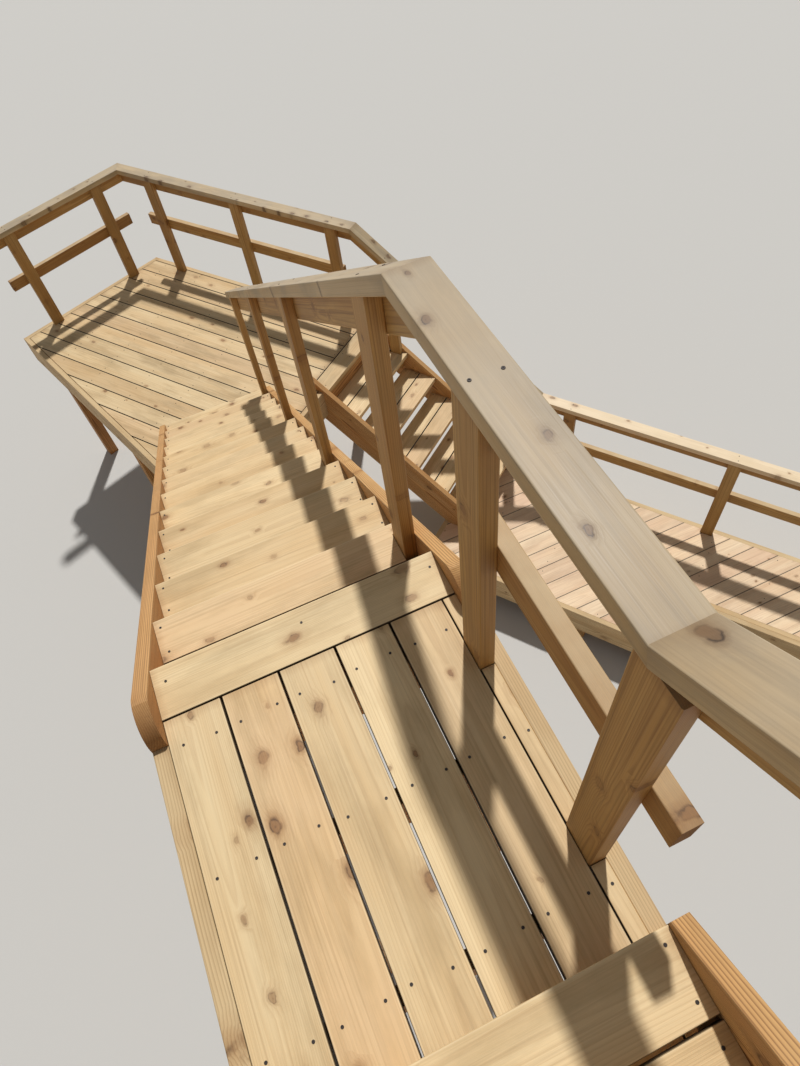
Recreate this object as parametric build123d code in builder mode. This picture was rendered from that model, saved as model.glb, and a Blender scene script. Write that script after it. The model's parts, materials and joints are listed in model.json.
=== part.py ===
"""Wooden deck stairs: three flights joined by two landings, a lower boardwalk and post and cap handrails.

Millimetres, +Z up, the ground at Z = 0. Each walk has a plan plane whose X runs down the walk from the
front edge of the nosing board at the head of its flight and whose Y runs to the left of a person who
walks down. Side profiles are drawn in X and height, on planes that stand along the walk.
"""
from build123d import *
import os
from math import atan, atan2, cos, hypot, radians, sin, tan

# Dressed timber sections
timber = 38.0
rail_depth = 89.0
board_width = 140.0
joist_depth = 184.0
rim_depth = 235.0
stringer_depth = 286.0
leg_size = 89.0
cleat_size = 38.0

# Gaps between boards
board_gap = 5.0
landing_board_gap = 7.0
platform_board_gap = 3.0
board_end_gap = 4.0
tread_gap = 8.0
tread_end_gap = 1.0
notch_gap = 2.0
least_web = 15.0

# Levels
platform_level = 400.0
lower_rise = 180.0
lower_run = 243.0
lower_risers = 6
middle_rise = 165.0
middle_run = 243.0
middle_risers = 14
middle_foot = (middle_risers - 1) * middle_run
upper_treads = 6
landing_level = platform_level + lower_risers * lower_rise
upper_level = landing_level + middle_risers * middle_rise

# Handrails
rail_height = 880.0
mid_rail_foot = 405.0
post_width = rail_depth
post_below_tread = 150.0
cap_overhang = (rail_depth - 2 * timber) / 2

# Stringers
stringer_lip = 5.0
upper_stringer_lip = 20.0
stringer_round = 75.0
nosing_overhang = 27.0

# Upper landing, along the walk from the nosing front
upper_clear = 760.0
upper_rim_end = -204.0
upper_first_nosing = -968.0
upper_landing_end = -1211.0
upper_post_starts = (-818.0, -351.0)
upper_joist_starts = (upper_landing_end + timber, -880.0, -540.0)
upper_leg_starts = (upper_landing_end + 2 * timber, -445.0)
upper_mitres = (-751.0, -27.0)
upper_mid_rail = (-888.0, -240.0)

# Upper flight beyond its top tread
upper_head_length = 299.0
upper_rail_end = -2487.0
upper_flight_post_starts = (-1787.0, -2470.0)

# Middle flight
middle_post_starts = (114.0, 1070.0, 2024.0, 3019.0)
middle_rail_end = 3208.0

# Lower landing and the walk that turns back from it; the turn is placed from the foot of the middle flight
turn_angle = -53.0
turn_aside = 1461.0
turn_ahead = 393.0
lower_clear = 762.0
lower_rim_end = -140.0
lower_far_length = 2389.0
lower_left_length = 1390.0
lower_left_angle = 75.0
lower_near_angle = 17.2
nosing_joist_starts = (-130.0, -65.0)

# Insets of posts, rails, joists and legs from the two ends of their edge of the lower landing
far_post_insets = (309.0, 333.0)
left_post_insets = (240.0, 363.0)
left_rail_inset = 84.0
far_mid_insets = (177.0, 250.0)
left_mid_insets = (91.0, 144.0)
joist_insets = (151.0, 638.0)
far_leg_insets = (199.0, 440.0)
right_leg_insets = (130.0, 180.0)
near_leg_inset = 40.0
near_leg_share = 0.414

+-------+

▶ EXERCISE DIRECTIONS: Looking at the material above, please copy exactly every line from its first line through the line containing "upper_level = landing_level", with both ends included and nothing else.

▶ WRITTEN SOLUTION:
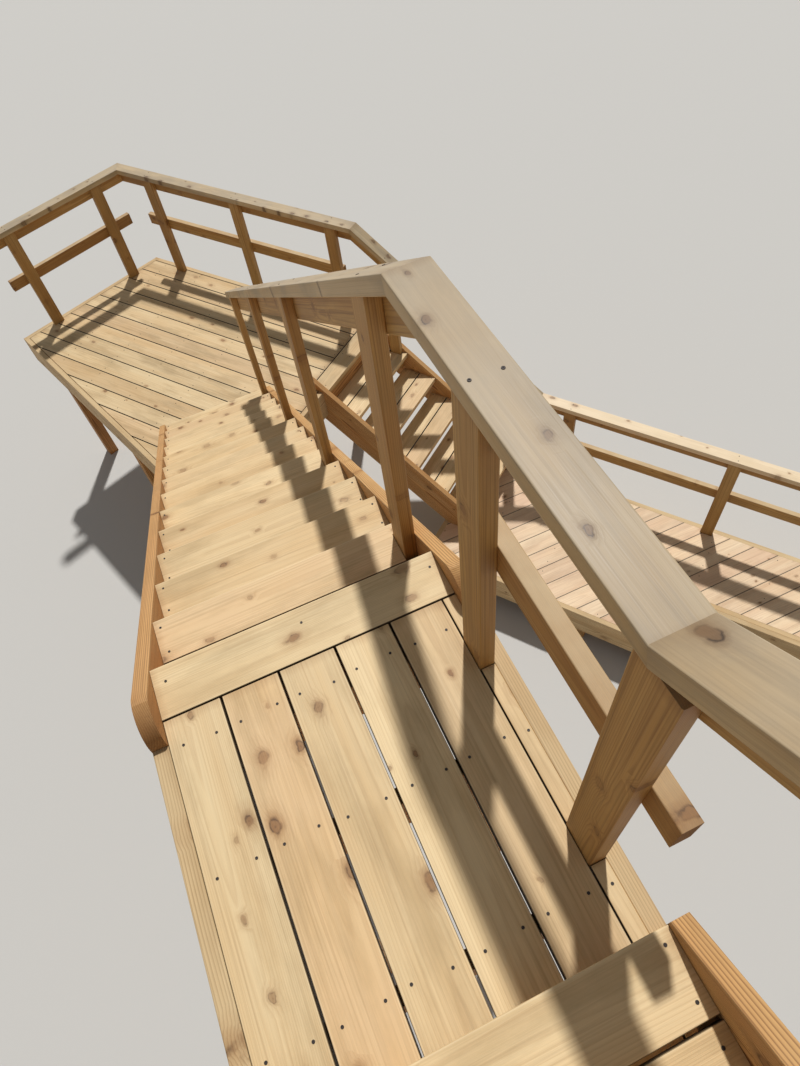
Recreate this object as parametric build123d code in builder mode. This picture was rendered from that model, saved as model.glb, and a Blender scene script. Write that script after it. The model's parts, materials and joints are listed in model.json.
=== part.py ===
"""Wooden deck stairs: three flights joined by two landings, a lower boardwalk and post and cap handrails.

Millimetres, +Z up, the ground at Z = 0. Each walk has a plan plane whose X runs down the walk from the
front edge of the nosing board at the head of its flight and whose Y runs to the left of a person who
walks down. Side profiles are drawn in X and height, on planes that stand along the walk.
"""
from build123d import *
import os
from math import atan, atan2, cos, hypot, radians, sin, tan

# Dressed timber sections
timber = 38.0
rail_depth = 89.0
board_width = 140.0
joist_depth = 184.0
rim_depth = 235.0
stringer_depth = 286.0
leg_size = 89.0
cleat_size = 38.0

# Gaps between boards
board_gap = 5.0
landing_board_gap = 7.0
platform_board_gap = 3.0
board_end_gap = 4.0
tread_gap = 8.0
tread_end_gap = 1.0
notch_gap = 2.0
least_web = 15.0

# Levels
platform_level = 400.0
lower_rise = 180.0
lower_run = 243.0
lower_risers = 6
middle_rise = 165.0
middle_run = 243.0
middle_risers = 14
middle_foot = (middle_risers - 1) * middle_run
upper_treads = 6
landing_level = platform_level + lower_risers * lower_rise
upper_level = landing_level + middle_risers * middle_rise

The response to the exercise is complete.